Рис. 7. Диаграмма причинности для примера с прививками. Полезна ли вакцинация?
Конечно, в самой диаграмме нет ничего волшебного. Она позволяет достичь успеха, потому что содержит информацию о причинах; т. е., составив диаграмму, мы спросили: «Кто может вызвать смерть заключенного напрямую?» или «Каков непосредственный эффект от вакцинации?». Если бы мы составляли диаграмму, спрашивая исключительно об ассоциациях, она не дала бы нам таких возможностей. Например, если бы на рис. 7 мы направили стрелку от оспы к прививкам, то получили бы такие же связи между данными, но пришли бы к ошибочному мнению о том, что оспа влияет на вакцинацию.

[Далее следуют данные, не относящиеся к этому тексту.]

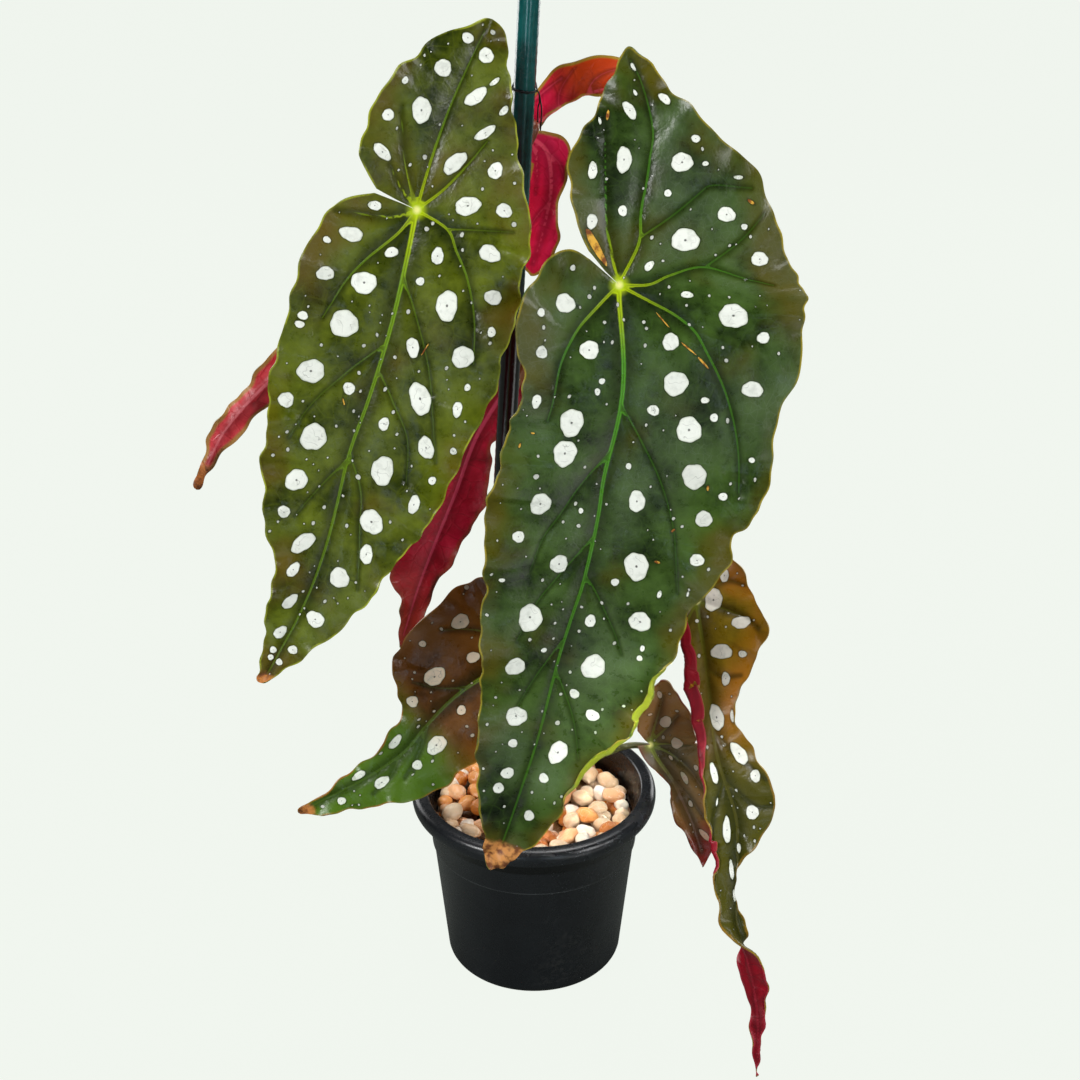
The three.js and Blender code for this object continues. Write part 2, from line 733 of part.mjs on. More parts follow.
function place(name, geometry, colour) {
  const mesh = new THREE.Mesh(geometry, material(colour));
  mesh.name = name;
  group.add(mesh);
}

place('pot', potGeometry(), COLOUR.pot);
place('potting_mix', soilGeometry(), COLOUR.soil);
place('pebbles', pebblesGeometry(), COLOUR.pebble);
place('stake', stakeGeometry(), COLOUR.stake);
place('tie', tieGeometry(), COLOUR.tie);
place('main_cane', stemsGeometry(MAIN_CANE, MAIN_PETIOLES), COLOUR.stem);
place('lower_cane', stemsGeometry(LOWER_CANE, LOWER_PETIOLES), COLOUR.stem);
place('basal_shoot', stemsGeometry(null, { leaf_e: SHOOT }), COLOUR.stem);
for (const [name, leaf] of Object.entries(LEAVES)) {
  place(name, bladeGeometry(leaf, BLADE.thickness), leaf.colour);
}

export default group;
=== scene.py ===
"""A potted polka dot begonia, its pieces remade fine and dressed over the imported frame.

The tables give flat sizes and places in millimetres, and MM turns them into metres where a mesh is made.
"""

import json
import logging
import math
from dataclasses import dataclass
from enum import Enum

import bpy
import numpy as np
from mathutils import Matrix, Vector, noise
from mathutils.geometry import delaunay_2d_cdt
from mathutils.kdtree import KDTree

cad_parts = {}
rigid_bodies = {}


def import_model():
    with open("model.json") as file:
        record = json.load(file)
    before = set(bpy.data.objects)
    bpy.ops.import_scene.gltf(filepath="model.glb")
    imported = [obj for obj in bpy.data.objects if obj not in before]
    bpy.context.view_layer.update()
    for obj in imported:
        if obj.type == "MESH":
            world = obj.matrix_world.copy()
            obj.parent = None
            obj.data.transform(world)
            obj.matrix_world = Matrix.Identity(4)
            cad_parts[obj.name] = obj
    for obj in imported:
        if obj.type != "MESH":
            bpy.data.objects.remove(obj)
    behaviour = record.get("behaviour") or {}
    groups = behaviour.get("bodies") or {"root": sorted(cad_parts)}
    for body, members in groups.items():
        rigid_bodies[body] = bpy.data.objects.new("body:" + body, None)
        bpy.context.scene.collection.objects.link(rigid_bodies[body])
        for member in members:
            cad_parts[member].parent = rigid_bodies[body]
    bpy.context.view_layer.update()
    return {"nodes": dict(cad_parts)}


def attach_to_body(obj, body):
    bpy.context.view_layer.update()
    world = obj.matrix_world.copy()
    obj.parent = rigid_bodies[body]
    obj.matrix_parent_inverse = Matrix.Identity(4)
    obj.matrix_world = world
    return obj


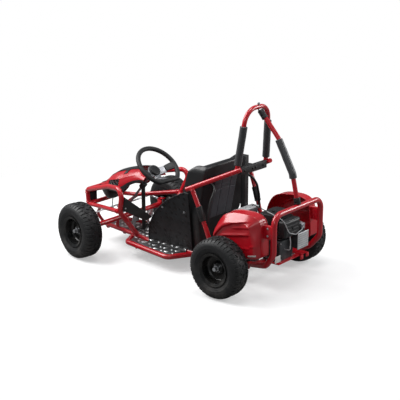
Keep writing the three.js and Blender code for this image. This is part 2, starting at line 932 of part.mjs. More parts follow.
// One cowl section: an arch from edge to edge, steeper at its sides.
function cowlSection([y, half, ridge, edge], offset, from = 0, to = COWL_STEPS) {
  const points = [];
  for (let k = from; k <= to; k++) {
    const angle = Math.PI * (k / COWL_STEPS);
    const bulge = (value) => Math.sign(value) * Math.abs(value) ** COWL_POWER;
    const x = (half + offset) * bulge(Math.cos(angle));
    const z = edge + (ridge - edge + offset) * bulge(Math.sin(angle));
    points.push([x, y, z]);
  }
  return points;
}

// The cowl's section at any y between its ends.
function cowlAt(y) {
  const i = Math.max(1, COWL_SECTIONS.findIndex(([at]) => at >= y));
  const [a, b] = [COWL_SECTIONS[i - 1], COWL_SECTIONS[i]];
  const share = (y - a[0]) / (b[0] - a[0]);
  return a.map((value, k) => value + (b[k] - value) * share);
}

// A shell between two rows of sections, closed at its edges and ends.
function shellBetween(outer, inner) {
  const corners = [];
  const quad = (a, b, c, d) => corners.push(a, b, c, a, c, d);
  const rows = outer.length - 1;
  const last = outer[0].length - 1;
  for (let i = 0; i < rows; i++)
    for (let k = 0; k < last; k++) {
      quad(outer[i][k], outer[i + 1][k], outer[i + 1][k + 1], outer[i][k + 1]);
      quad(inner[i][k], inner[i][k + 1], inner[i + 1][k + 1], inner[i + 1][k]);
    }
  for (let i = 0; i < rows; i++) {
    quad(outer[i][0], inner[i][0], inner[i + 1][0], outer[i + 1][0]);
    quad(outer[i][last], outer[i + 1][last], inner[i + 1][last], inner[i][last]);
  }
  for (let k = 0; k < last; k++) {
    quad(outer[0][k], outer[0][k + 1], inner[0][k + 1], inner[0][k]);
    quad(outer[rows][k], inner[rows][k], inner[rows][k + 1], outer[rows][k + 1]);
  }
  const position = new THREE.Float32BufferAttribute(corners.flat(), 3);
  return solid(new THREE.BufferGeometry().setAttribute("position", position));
}

function cowlBody() {
  const outer = COWL_SECTIONS.map((section) => cowlSection(section, 0));
  const inner = COWL_SECTIONS.map((section) => cowlSection(section, -COWL_THICK));
  return cut(shellBetween(outer, inner), archBody(GAP), columnNotch());
}

function columnNotch() {
  return onColumn(rod([0, 0, SHAFT_LOW], [0, 0, WHEEL_RADIUS], COWL_NOTCH, ROUND));
}

// Black trim on the cowl: a strip along its ridge and a band across it.
function cowlTrim() {
  const { low, high } = COWL_TRIM;
  const strip = (height) => COWL_SECTIONS.map((section) => cowlSection(section, height, ...COWL_TRIM_STEPS));
  const band = (height) => COWL_BAND.y.map((y) => cowlSection(cowlAt(y), height));
  const body = join(shellBetween(strip(high), strip(low)), shellBetween(band(high), band(low)));
  return cut(body, columnNotch());
}

function body() {
  return group(
    piece("floor_plate", floorPlate(), "chequer"),
    piece("side_step_left", stepPlate(1), "chequer"),
    piece("side_step_right", stepPlate(-1), "chequer"),
    piece("side_guard_left", sideGuard(1), "plastic"),
    piece("side_guard_right", sideGuard(-1), "plastic"),
    piece("leg_guard_left", legGuard(1), "plastic"),
    piece("leg_guard_right", legGuard(-1), "plastic"),
    piece("cowl", cowlBody(), "shell"),
    piece("cowl_trim", cowlTrim(), "plastic"),
  );
}

// Wheels: a tyre with its lugs on a steel rim, axis along X, outside towards +X.
function lug(angle, side) {
  const outline = LUG_PROFILE.map(([r, x]) => [side * x, r]);
  const along = vec([1, 0, 0]);
  const frame = new THREE.Matrix4().makeBasis(along, vec([0, 0, 1]), vec([0, -1, 0]));
  const geometry = raised(outline, LUG_LENGTH).translate(0, 0, -LUG_LENGTH / 2).applyMatrix4(frame);
  return solid(geometry.rotateX(angle));
}

function tyre() {
  const mirrored = (points) => points.map(([r, x]) => [r, -x]).reverse();
  const outline = [...TYRE_OUTSIDE, ...mirrored(TYRE_OUTSIDE), ...mirrored(TYRE_INSIDE), ...TYRE_INSIDE];
  const lugs = [];
  for (let i = 0; i < LUG_PITCHES; i++) {
    const angle = (2 * Math.PI * (2 * i + 0.5)) / TYRE_SEGMENTS;
    lugs.push(lug(angle, 1), lug(angle + (2 * Math.PI) / TYRE_SEGMENTS, -1));
  }
  return join(turned(outline, TYRE_SEGMENTS), lugs);
}

function rim() {
  return turned(RIM_PROFILE, RIM_SEGMENTS);
}

function wheel(name, side) {
  const made = group(piece("tyre_" + name, tyre(), "rubber"), piece("rim_" + name, rim(), "rim"));
  if (side < 0) made.rotation.z = Math.PI;
  return made;
}

const looped = (name, side) => name + (side > 0 ? "_left" : "_right");

// A hex nut with a domed end, axis along X, in the frame of its wheel.
function hubNut(side) {
  const { radius, near, high, dome, tip } = HUB_NUT;
  const at = (x) => [side * x, 0, 0];
  const hex = rod(at(near), at(near + high), radius, HEX);
  return join(hex, rod(at(near), at(near + high + tip), dome, SMALL));
}

// Steering knuckle about its kingpin: sleeve with its pin, stub axle, steering arm and stud.
function knuckleBody(side) {
  const at = (x) => [side * x, 0, 0];
  const { radius, half } = SLEEVE;
  const offset = FRONT_TRACK / 2 - KINGPIN_X;
  const pinReach = half + YOKE.thick + RUN + KINGPIN.headHigh;
  const seat = half + YOKE.thick + RUN + GAP;
  const ends = [-1, 1].map((up) => rod([0, 0, up * seat], [0, 0, up * pinReach], KINGPIN.head, HEX));
  const arm = sided(ARM, side);
  const [x, y] = arm[arm.length - 1];
  const nut = hubNut(side).translate([side * offset, 0, 0]);
  return join(
    rod([0, 0, -half], [0, 0, half], radius, SMALL),
    rod([0, 0, -pinReach], [0, 0, pinReach], KINGPIN.radius, SMALL),
    ends,
    rod(at(0), at(offset + HUB_NUT.near), STUB_RADIUS, ROUND),
    rod(at(STUB_FLANGE.near), at(STUB_FLANGE.far), STUB_FLANGE.radius, ROUND),
    tube(arm, ARM_RADIUS, { bend: ARM_BEND, sides: 8 }),
    rod([x, y, ARM_PAD.low], [x, y, ARM_PAD.high], ARM_PAD.radius, SMALL),
    stud([x, y, ARM_PAD.high], STUD.high),
    nut,
  );
}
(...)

Но давайте внимательнее рассмотрим этот критерий повышения вероятности и увидим, где он дает сбой. Вопрос общей причины или вмешивающегося фактора для X и Y доставлял философам максимум неприятностей. Если взять критерий повышения вероятности как таковой, то придется заключить, что продажи мороженого вызывают преступления, так как вероятность преступлений выше в месяцы, когда продается больше мороженого. В этом конкретном случае мы объясним феномен тем, что и продажи мороженого, и преступность выше летом, когда погода теплее. Тем не менее у нас все равно остается вопрос: какой общий философский критерий способен определить, что причина — погода, а не продажи мороженого?